Keefe, for one, has been everywhere for Chapman in 2019. He’s sacked quarterbacks, stuffed runners, intercepted passes and forced fumbles, even throwing and rushing for touchdowns on the offensive end. He blocked two field goals on this Saturday. But in the fourth quarter, Keefe walked off the field, plopped down on a bench behind rows of players on the sidelines and leaned his head back to the heavens in a display of frustration. In the postgame press conference, he measured his breathing, seemingly holding back tears. 

“(Saint John’s) just started to mesh a little bit, not that we didn’t make changes and everything, but they just started to do really well play call-wise against some of the defenses that we ran,” Keefe said, with a shake of his head. “It was just up to us to make the plays, and sometimes we didn’t make the plays.” 

Saint John’s came into the game sporting one of the top-ranked passing attacks in the entirety of Division III football, thanks to the play of senior quarterback Jackson Erdmann, who’d thrown for over 3,800 yards. After a scoreless first quarter from the Johnnies, he wasted no time carving up the Panthers’ secondary like a turkey on Thanksgiving, finishing with 458 yards passing and five touchdowns on the day. 

We’ve got fourteen more minutes of football

Ricky Medeiros, senior defensive end

Meanwhile, Chapman had multiple opportunities to push the ball into the end zone in the first half, but couldn’t finish drives with anything more than a couple of field goals. 

“We made more mistakes than them, is really what seemed to set us apart,” sophomore running back Tanner Mendoza said in the press conference postgame. “I don’t think we were physically outmatched, mentally outmatched. We just, when things started to get going for us, one little thing would happen or someone would say, miss a block or there’d be a miscue or something.”

But anyone who’d seen the Panthers play this season would’ve known that no matter the score, no matter the odds, they’d fight tooth and claw until their last breath.
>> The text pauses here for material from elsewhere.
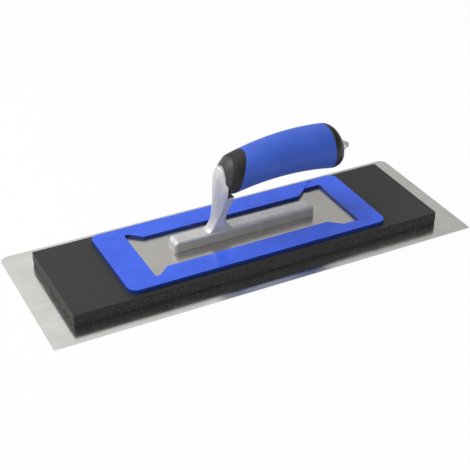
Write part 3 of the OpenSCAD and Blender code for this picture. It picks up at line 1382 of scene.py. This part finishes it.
class FinishShop:
    """Every finish, made once and shared."""

    def __init__(self) -> None:
        """Makes the materials."""
        self.blade = BrushedSteel("blade_brushed_steel", roughness=0.17).material()
        self.plate = BrushedSteel(
            "plate_brushed_steel", (0.66, 0.64, 0.60), (0.58, 0.56, 0.52), 0.24, line_depth_mm=0.0015
        ).material()
        self.foam = CutFoam("cut_foam").material()
        self.sheet = MouldedPlastic(
            "black_board", (0.02, 0.02, 0.0215), (0.06, 0.06, 0.06), 0.5, ripple_mm=0.03, scuffs=0.12
        ).material()
        # The frame's upright sides get painted shade.
        self.frame = MouldedPlastic(
            "blue_gloss", (0.042, 0.13, 0.86), (0.06, 0.17, 0.9), roughness=0.15, ripple_mm=0.006,
            specular=0.4, painted_side_shade=0.9
        ).material()
        self.cast = CastAlloy("tumbled_casting").material()
        self.ferrule = MouldedPlastic(
            "ferrule_black", (0.035, 0.035, 0.038), (0.07, 0.07, 0.07), 0.36, ripple_mm=0.02, scuffs=0.1
        ).material()
        # The band and the grip get painted shade on their undersides.
        self.band = SoftRubber(
            "band_black", (0.012, 0.012, 0.013), (0.05, 0.05, 0.05), roughness=0.5
        ).material()
        self.grip = SoftRubber("grip_blue", (0.045, 0.13, 0.66), (0.08, 0.18, 0.75)).material()
        self.cap = MouldedPlastic(
            "cap_black", (0.02, 0.02, 0.022), (0.06, 0.06, 0.06), roughness=0.4, ripple_mm=0.02
        ).material()
        self.plated = CastAlloy("zinc_plate", (0.75, 0.75, 0.74), (0.6, 0.6, 0.58), 0.28, 0.3).material()
        self.core = MouldedPlastic(
            "core_black", (0.03, 0.03, 0.032), (0.06, 0.06, 0.06), roughness=0.45
        ).material()


def dress_kept_nodes(shop: FinishShop) -> None:
    """Gives the CAD nodes that stay their finish: the handle's core and the rivets.

    Args:
        shop: the finishes.
    """
    kept = {"handle_core": shop.core, "mounting_rivets": shop.plated}
    for name, finish in kept.items():
        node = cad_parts[name]
        for slot in node.material_slots:
            slot.link = "OBJECT"
            slot.material = finish
        LOG.info("%s: CAD node kept", name)


# ---- Studio


@dataclass
class Studio:
    """Pale floor, soft lamps and the camera, in metres and degrees."""

    azimuth: float = -27.46
    elevation: float = 32.68
    roll: float = 0.46
    distance: float = 0.89337
    aim: Point3 = (0.00201, 0.01242, 0.0)
    focal_mm: float = 85.14
    floor_size: float = 8.0
    floor_colour: Colour = (0.92, 0.92, 0.92)
    floor_white: float = 0.9
    bright_side: Point3 = (-0.75, 0.3, 0.6)

    def camera(self) -> None:
        """Sets the scene's camera on its orbit round the aim point."""
        turn, rise = math.radians(self.azimuth), math.radians(self.elevation)
        back = Vector((math.sin(turn) * math.cos(rise), -math.cos(turn) * math.cos(rise), math.sin(rise)))
        right = Vector((0.0, 0.0, 1.0)).cross(back).normalized()
        up = back.cross(right)
        basis = Matrix((right, up, back)).transposed().to_4x4()
        data = bpy.data.cameras.new("camera")
        data.lens = self.focal_mm
        data.sensor_width = 36.0
        data.clip_end = 50.0
        obj = bpy.data.objects.new("camera", data)
        place = Matrix.Translation(Vector(self.aim) + back * self.distance)
        obj.matrix_world = place @ basis @ Matrix.Rotation(math.radians(self.roll), 4, "Z")
        bpy.context.scene.collection.objects.link(obj)
        bpy.context.scene.camera = obj

    @staticmethod
    def part_by_eye(
        work: Wiring, lit: Socket, shown: Socket, out: bpy.types.Node, share: float = 1.0
    ) -> None:
        """Sends one shader to the camera and another to all other rays.

        Args:
            work: the tree that holds the nodes.
            lit: the shader for all other rays.
            shown: the shader for the camera.
            out: the tree's output node.
            share: how much of the second one the camera sees.
        """
        eye = work.add("LightPath").outputs["Is Camera Ray"]
        if share < 1.0:
            partly = work.add("Math")
            partly.operation = "MULTIPLY"
            partly.inputs[1].default_value = share
            work.links.new(eye, partly.inputs[0])
            eye = partly.outputs["Value"]
        mixed = work.add("MixShader")
        for source, socket in zip((eye, lit, shown), mixed.inputs):
            work.links.new(source, socket)
        work.links.new(mixed.outputs["Shader"], out.inputs["Surface"])

    def floor(self) -> None:
        """A white floor that shows a faint shadow."""
        half = self.floor_size / 2 / MM
        corners = [(x * half, y * half, -0.05) for x, y in ((-1, -1), (1, -1), (1, 1), (-1, 1))]
        obj = store("studio_floor", corners, [[0, 1, 2, 3]], smooth=False)
        finish = bpy.data.materials.new("floor_white")
        finish.use_nodes = True
        work = Wiring(finish.node_tree)
        work.nodes.clear()
        paint = work.add("BsdfDiffuse", Color=(*self.floor_colour, 1.0))
        glow = work.add("Emission", Strength=1.0)
        out = work.add("OutputMaterial")
        self.part_by_eye(work, paint.outputs[0], glow.outputs[0], out, self.floor_white)
        obj.data.materials.append(finish)

    def sky(self) -> None:
        """White to the camera; a soft room, brighter to the left, for light and reflections."""
        world = bpy.data.worlds.new("studio")
        world.use_nodes = True
        bpy.context.scene.world = world
        work = Wiring(world.node_tree)
        work.nodes.clear()
        place = work.add("TexCoord")
        slope = work.add("VectorMath")
        slope.operation = "DOT_PRODUCT"
        slope.inputs[1].default_value = Vector(self.bright_side).normalized()
        shade = work.add("MapRange", From_Min=-0.4, From_Max=0.75, To_Min=0.08, To_Max=1.0)
        room = work.add("Background")
        plain = work.add("Background", Color=(1.0, 1.0, 1.0, 1.0))
        out = work.add("OutputWorld")
        work.links.new(place.outputs["Generated"], slope.inputs[0])
        work.links.new(slope.outputs["Value"], shade.inputs["Value"])
        work.links.new(shade.outputs["Result"], room.inputs["Color"])
        self.part_by_eye(work, room.outputs[0], plain.outputs[0], out)

    def lamp(self, name: str, place: Point3, size: float, watts: float) -> None:
        """Adds one square soft lamp that faces the object.

        Args:
            name: its name.
            place: where it stands; it faces the origin.
            size: length of its side.
            watts: its power.
        """
        data = bpy.data.lights.new(name, "AREA")
        data.shape = "SQUARE"
        data.size = size
        data.energy = watts
        obj = bpy.data.objects.new(name, data)
        obj.location = place
        obj.rotation_euler = Vector(place).to_track_quat("Z", "Y").to_euler()
        bpy.context.scene.collection.objects.link(obj)

    def build(self) -> None:
        """Sets up the camera, floor and light."""
        self.camera()
        self.floor()
        self.sky()
        self.lamp("key", (-0.7, 0.35, 1.3), 0.9, 9.0)
        bpy.context.scene.view_settings.view_transform = "Standard"


def main() -> None:
    """Builds the studio and every piece, in order."""
    logging.basicConfig(level=logging.INFO, format="%(message)s")
    Studio().build()
    shop = FinishShop()
    head = BladeHead()
    head.build(shop)
    HandlePlate(head).build(shop)
    Handle().build(shop)
    dress_kept_nodes(shop)


if __name__ == "__main__":
    main()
And after another touchdown toss by Erdmann pushed the Johnnies’ lead to 48-13 early in the fourth quarter, senior defensive end Ricky Medieros – sitting on the sidelines with the rest of a defense that had been frantically sprinting back and forth in attempts to contain the Saint John’s quarterback – rallied the troops for a last stand.

“We’ve got fourteen more minutes of football,” yelled Medeiros, who’d tallied a season-high three sacks in the game. His screams of support was met with a single sentiment: “take a chance.”

So they did, going down with guns ablazing, calling for sophomore quarterback Reed Vettel to whip out his six-shooter from his holster and fire off pass after pass. He threw the ball twenty-five times in the quarter in total, finding the end zone twice. When it was all said and done, the Panthers found themselves still thoroughly vanquished – but the final score of 55-26 looked just a bit better than 48-13. 

“It was important that we scored that last touchdown. And so we were very involved in getting that done,” Owens said. “The thing that was going through my mind was to be able to remind our players of the things that we accomplished over this season and through this journey and to put those in perspective.” 

Thus, the book closes on football’s 2019 season. Yet, as Owens alluded to in the team’s final postgame huddle of the year, perhaps we shouldn’t view their story as a book – rather, a chapter in the program’s history, one that signals a turning point of valor. He told them to be proud. He challenged the freshmen to take the team to new heights. He put responsibility on himself and his team to continue moving forward. 

“Don’t look back, don’t look sideways,” Owens said in the huddle. “We just have more road to travel.”